Drifting In Silence visuals courtesy of Francesco Brunotti.

Featured off of Drifting in Silence’s album Dawn, we present a look at the Francesco Brunotti video for the title track that was captured along Bombay Beach, California with a camera & drone assist from Nino Buzz. The music of Raleigh, NC’s Derrick Stembridge is taken for a costal journey of desert coastal sands that sprawl along an arid landscape of ghost neighborhoods & villas that are baking beneath the blaze of the Pacific sun. Images of sky & ocean create a passage to explore the previously inhabited homes, grounded boats & photographs caught in flame as Drifting in Silence’s meditative sounds are provided with an entire environment of their own to enjoy that makes for an out of body experience. The entirety of the video takes the audience on a full day excursion cycle of sun to dusk where the eerie world of Bombay Beach is witnessed in a way that feels like an impressionistic documentary of what happens to worlds when the people move out & nature runs her course.

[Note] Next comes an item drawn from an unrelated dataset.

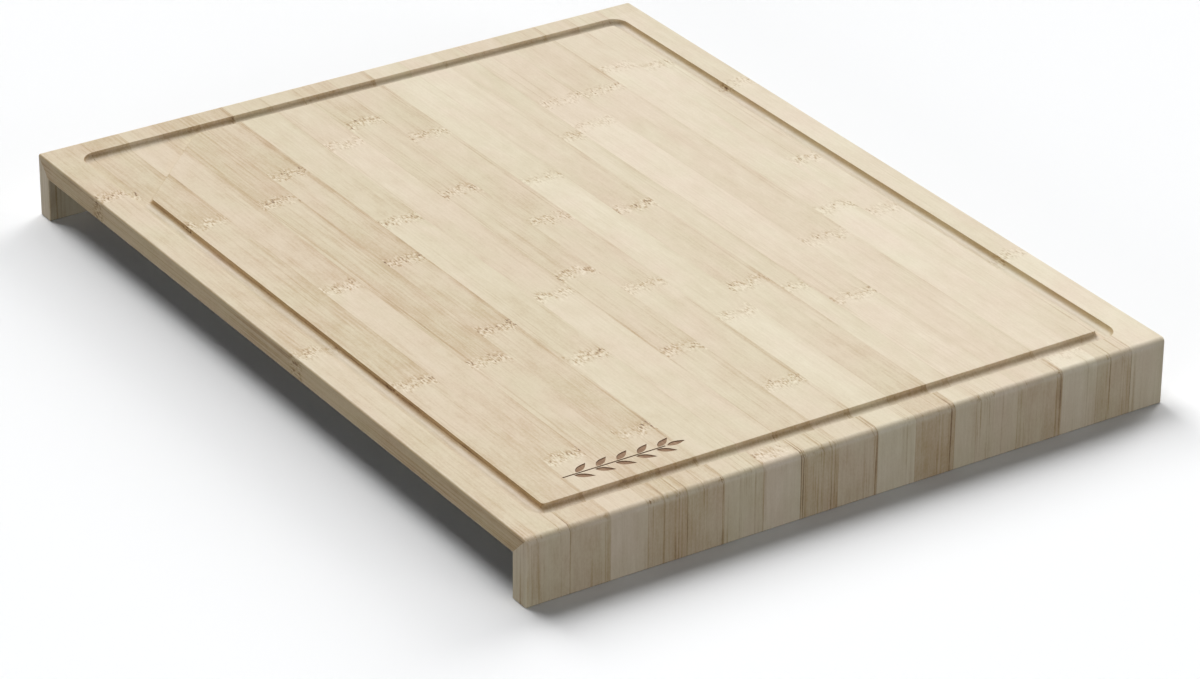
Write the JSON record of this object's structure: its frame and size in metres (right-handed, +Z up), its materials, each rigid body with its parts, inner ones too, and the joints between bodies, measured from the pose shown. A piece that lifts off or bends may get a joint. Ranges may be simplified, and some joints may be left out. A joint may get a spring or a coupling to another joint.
{
  "type": "cutting board",
  "caption": "Rectangular bamboo cutting board glued up from staves, with a juice groove and corner pool, and a turned-down lip along each short end.",
  "frame": {"origin": "under the middle of the board, on the surface that its two lips stand on", "axes": "+X across the staves, +Y along the staves towards the end with the juice pool, +Z up through the cutting face"},
  "size_m": [0.35, 0.455, 0.034],
  "materials": {
    "bamboo_pale": "fine sanded, lightly oiled, satin",
    "bamboo_natural": "fine sanded, lightly oiled, satin",
    "bamboo_honey": "fine sanded, lightly oiled, satin"
  },
  "bodies": {
    "root": {"panel_stave_01": "bamboo_natural", "panel_stave_02": "bamboo_natural", "panel_stave_03": "bamboo_pale", "panel_stave_04": "bamboo_honey", "panel_stave_05": "bamboo_honey", "panel_stave_06": "bamboo_pale", "panel_stave_07": "bamboo_natural", "panel_stave_08": "bamboo_honey", "panel_stave_09": "bamboo_natural", "panel_stave_10": "bamboo_pale", "panel_stave_11": "bamboo_honey", "panel_stave_12": "bamboo_natural", "panel_stave_13": "bamboo_pale", "panel_stave_14": "bamboo_honey", "panel_stave_15": "bamboo_pale", "panel_stave_16": "bamboo_natural", "panel_stave_17": "bamboo_natural", "front_lip_stave_01": "bamboo_natural", "front_lip_stave_02": "bamboo_natural", "front_lip_stave_03": "bamboo_pale", "front_lip_stave_04": "bamboo_honey", "front_lip_stave_05": "bamboo_honey", "front_lip_stave_06": "bamboo_pale", "front_lip_stave_07": "bamboo_natural", "front_lip_stave_08": "bamboo_honey", "front_lip_stave_09": "bamboo_natural", "front_lip_stave_10": "bamboo_pale", "front_lip_stave_11": "bamboo_honey", "front_lip_stave_12": "bamboo_natural", "front_lip_stave_13": "bamboo_pale", "front_lip_stave_14": "bamboo_honey", "front_lip_stave_15": "bamboo_pale", "front_lip_stave_16": "bamboo_natural", "front_lip_stave_17": "bamboo_natural", "rear_lip_stave_01": "bamboo_natural", "rear_lip_stave_02": "bamboo_natural", "rear_lip_stave_03": "bamboo_pale", "rear_lip_stave_04": "bamboo_honey", "rear_lip_stave_05": "bamboo_honey", "rear_lip_stave_06": "bamboo_pale", "rear_lip_stave_07": "bamboo_natural", "rear_lip_stave_08": "bamboo_honey", "rear_lip_stave_09": "bamboo_natural", "rear_lip_stave_10": "bamboo_pale", "rear_lip_stave_11": "bamboo_honey", "rear_lip_stave_12": "bamboo_natural", "rear_lip_stave_13": "bamboo_pale", "rear_lip_stave_14": "bamboo_honey", "rear_lip_stave_15": "bamboo_pale", "rear_lip_stave_16": "bamboo_natural", "rear_lip_stave_17": "bamboo_natural"}
  },
  "joints": []
}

Italian director & motion graphic designer Francesco Brunotti had previously collaborated with Derrick on the videos for “Desire” and “Oceans” & provided the following behind-the-scenes reflections on the making of the video for Drifting in Silence’s “Dawn”:

We shot the video in Bombay Beach, an abandoned ghost town located in California : the goal was to create visuals that could match the ambient, eerie. nostalgic, melancholic feeling of the music. Shooting in an abandoned village created a strong contrast between these vivid images of abandonment and loss, and the warm tone of the music. We also used several old pictures of people and families who are now gone, and the fire – and some other elements as well – in the video is like a metaphor for the passing of time and how all these lives are no longer part of this reality : they are just faded ghosts who are slowly burning away. We also used several different cameras and techniques – including timelapse -, and a drone, to create this feeling of a presence visiting this place, looming over it, exploring the decay and the last traces of humanity left. We move from the sea to the beach to the village, back and forth, looking for one last sign of life.